### [EXERCISE TASK]
Copy out the data below verbatim.

>>>

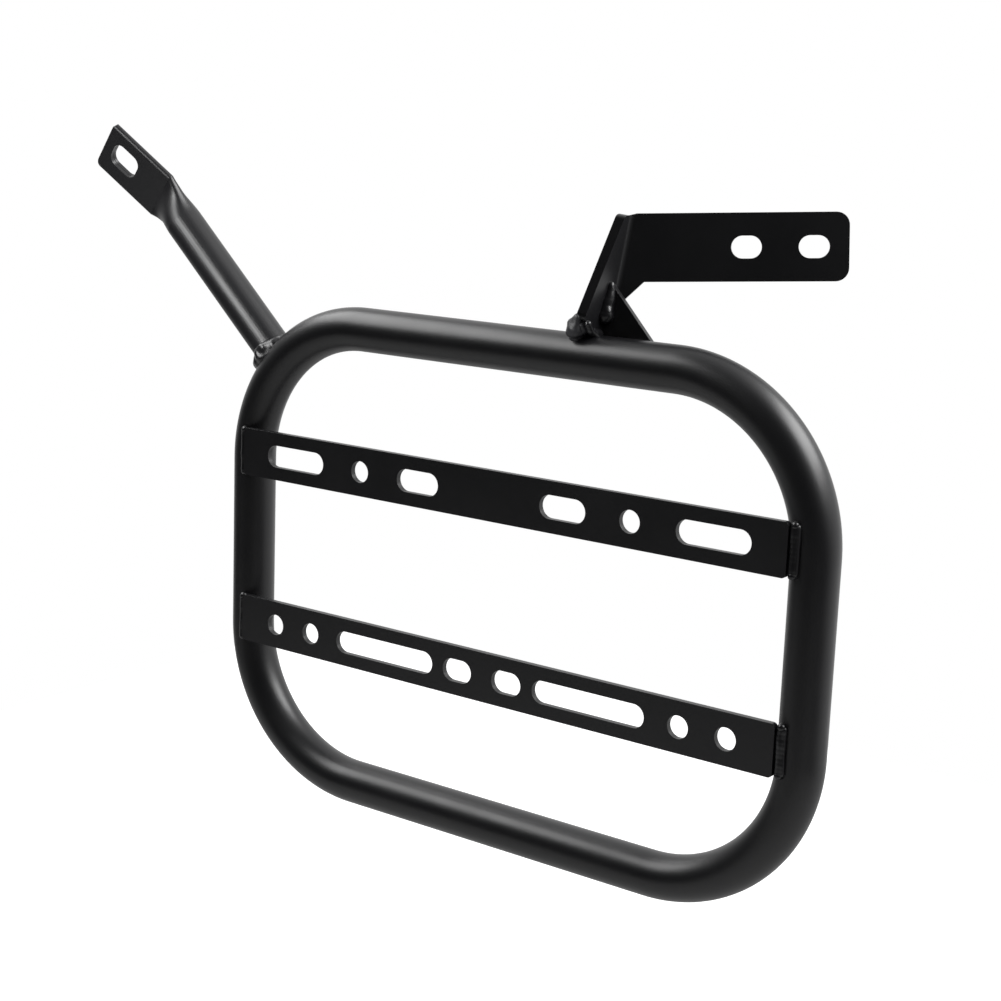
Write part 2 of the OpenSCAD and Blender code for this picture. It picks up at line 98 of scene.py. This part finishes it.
# %% [markdown]
# Powder coat is a dry polyester powder that is sprayed on and melted in an oven. It flows into a film
# about 0.1 mm thick with a faint orange-peel waviness, so a soft lamp shows as a broad band with a
# slightly uneven edge. The film is a plain dielectric: black underneath, with a satin surface that
# gives all the brightness. The waviness could be real geometry, but it is far too fine for that, so it
# is drawn as bump from noise. The noise's scale comes from its real size in millimetres.

# %% Powder-coated steel
PEEL_MM, GRAIN_MM, CLOUD_MM = 2.2, 0.5, 40
PEEL_STRENGTH, GRAIN_STRENGTH, GRAIN_SHARE = 0.5, 0.15, 0.3


def powder_coat(name, colour, roughness, spread, peel_depth_mm):
    material = bpy.data.materials.new(name)
    material.use_nodes = True
    tree = material.node_tree
    shader = tree.nodes["Principled BSDF"]
    shader.inputs["Base Color"].default_value = linear(colour)
    shader.inputs["IOR"].default_value = 1.5
    place = add_node(tree, "ShaderNodeTexCoord").outputs["Object"]
    peel = add_node(tree, "ShaderNodeTexNoise", None,
                    {"Vector": place, "Scale": 1 / (PEEL_MM * MM), "Detail": 2.0, "Roughness": 0.5})
    grain = add_node(tree, "ShaderNodeTexNoise", None,
                     {"Vector": place, "Scale": 1 / (GRAIN_MM * MM), "Detail": 1.0, "Roughness": 0.5})
    cloud = add_node(tree, "ShaderNodeTexNoise", None,
                     {"Vector": place, "Scale": 1 / (CLOUD_MM * MM), "Detail": 3.0, "Roughness": 0.6})
    rough = add_node(tree, "ShaderNodeMapRange", None,
                     {"Value": cloud.outputs["Fac"], "From Min": 0.3, "From Max": 0.7,
                      "To Min": roughness - spread, "To Max": roughness + spread})
    tree.links.new(rough.outputs["Result"], shader.inputs["Roughness"])
    fine = add_node(tree, "ShaderNodeBump", None,
                    {"Height": grain.outputs["Fac"], "Strength": GRAIN_STRENGTH,
                     "Distance": peel_depth_mm * MM * GRAIN_SHARE})
    wavy = add_node(tree, "ShaderNodeBump", None,
                    {"Height": peel.outputs["Fac"], "Strength": PEEL_STRENGTH,
                     "Distance": peel_depth_mm * MM, "Normal": fine.outputs["Normal"]})
    tree.links.new(wavy.outputs["Normal"], shader.inputs["Normal"])
    return material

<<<

### [EXERCISE OUTPUT]
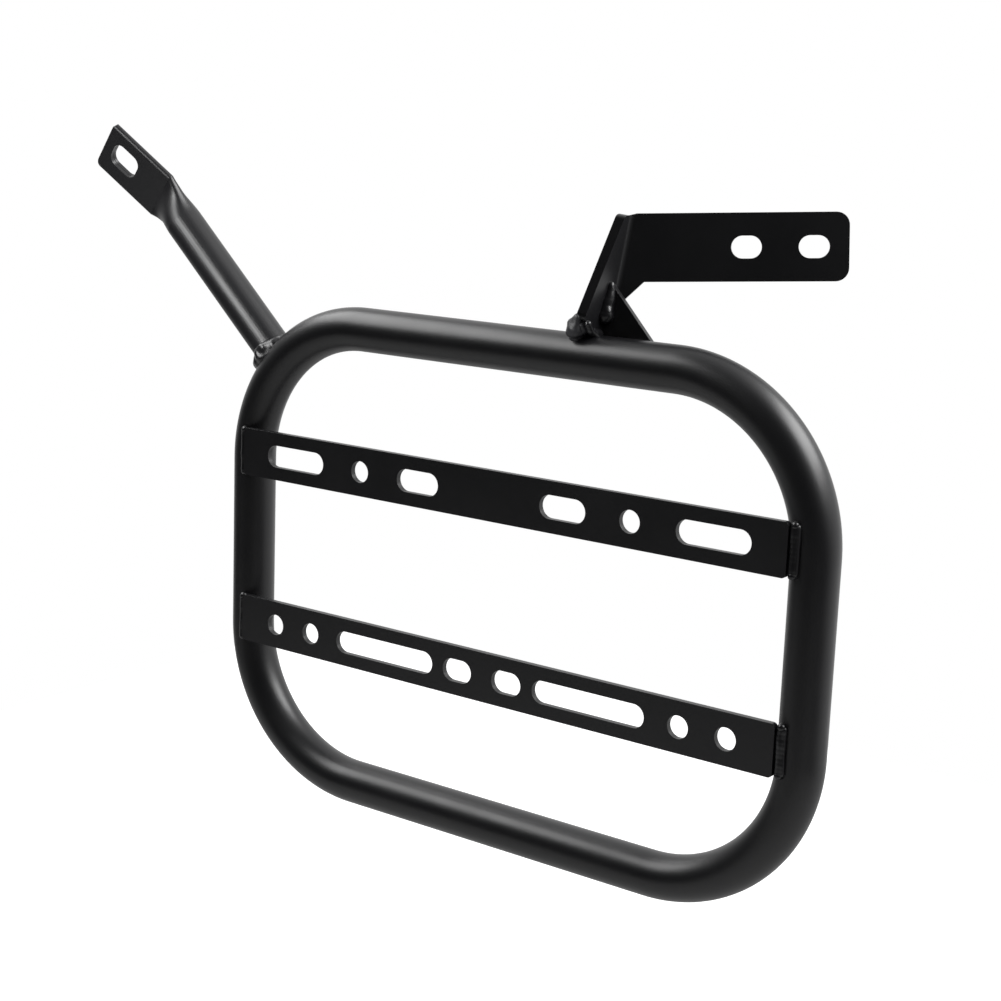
Write part 2 of the OpenSCAD and Blender code for this picture. It picks up at line 98 of scene.py. This part finishes it.
# %% [markdown]
# Powder coat is a dry polyester powder that is sprayed on and melted in an oven. It flows into a film
# about 0.1 mm thick with a faint orange-peel waviness, so a soft lamp shows as a broad band with a
# slightly uneven edge. The film is a plain dielectric: black underneath, with a satin surface that
# gives all the brightness. The waviness could be real geometry, but it is far too fine for that, so it
# is drawn as bump from noise. The noise's scale comes from its real size in millimetres.

# %% Powder-coated steel
PEEL_MM, GRAIN_MM, CLOUD_MM = 2.2, 0.5, 40
PEEL_STRENGTH, GRAIN_STRENGTH, GRAIN_SHARE = 0.5, 0.15, 0.3


def powder_coat(name, colour, roughness, spread, peel_depth_mm):
    material = bpy.data.materials.new(name)
    material.use_nodes = True
    tree = material.node_tree
    shader = tree.nodes["Principled BSDF"]
    shader.inputs["Base Color"].default_value = linear(colour)
    shader.inputs["IOR"].default_value = 1.5
    place = add_node(tree, "ShaderNodeTexCoord").outputs["Object"]
    peel = add_node(tree, "ShaderNodeTexNoise", None,
                    {"Vector": place, "Scale": 1 / (PEEL_MM * MM), "Detail": 2.0, "Roughness": 0.5})
    grain = add_node(tree, "ShaderNodeTexNoise", None,
                     {"Vector": place, "Scale": 1 / (GRAIN_MM * MM), "Detail": 1.0, "Roughness": 0.5})
    cloud = add_node(tree, "ShaderNodeTexNoise", None,
                     {"Vector": place, "Scale": 1 / (CLOUD_MM * MM), "Detail": 3.0, "Roughness": 0.6})
    rough = add_node(tree, "ShaderNodeMapRange", None,
                     {"Value": cloud.outputs["Fac"], "From Min": 0.3, "From Max": 0.7,
                      "To Min": roughness - spread, "To Max": roughness + spread})
    tree.links.new(rough.outputs["Result"], shader.inputs["Roughness"])
    fine = add_node(tree, "ShaderNodeBump", None,
                    {"Height": grain.outputs["Fac"], "Strength": GRAIN_STRENGTH,
                     "Distance": peel_depth_mm * MM * GRAIN_SHARE})
    wavy = add_node(tree, "ShaderNodeBump", None,
                    {"Height": peel.outputs["Fac"], "Strength": PEEL_STRENGTH,
                     "Distance": peel_depth_mm * MM, "Normal": fine.outputs["Normal"]})
    tree.links.new(wavy.outputs["Normal"], shader.inputs["Normal"])
    return material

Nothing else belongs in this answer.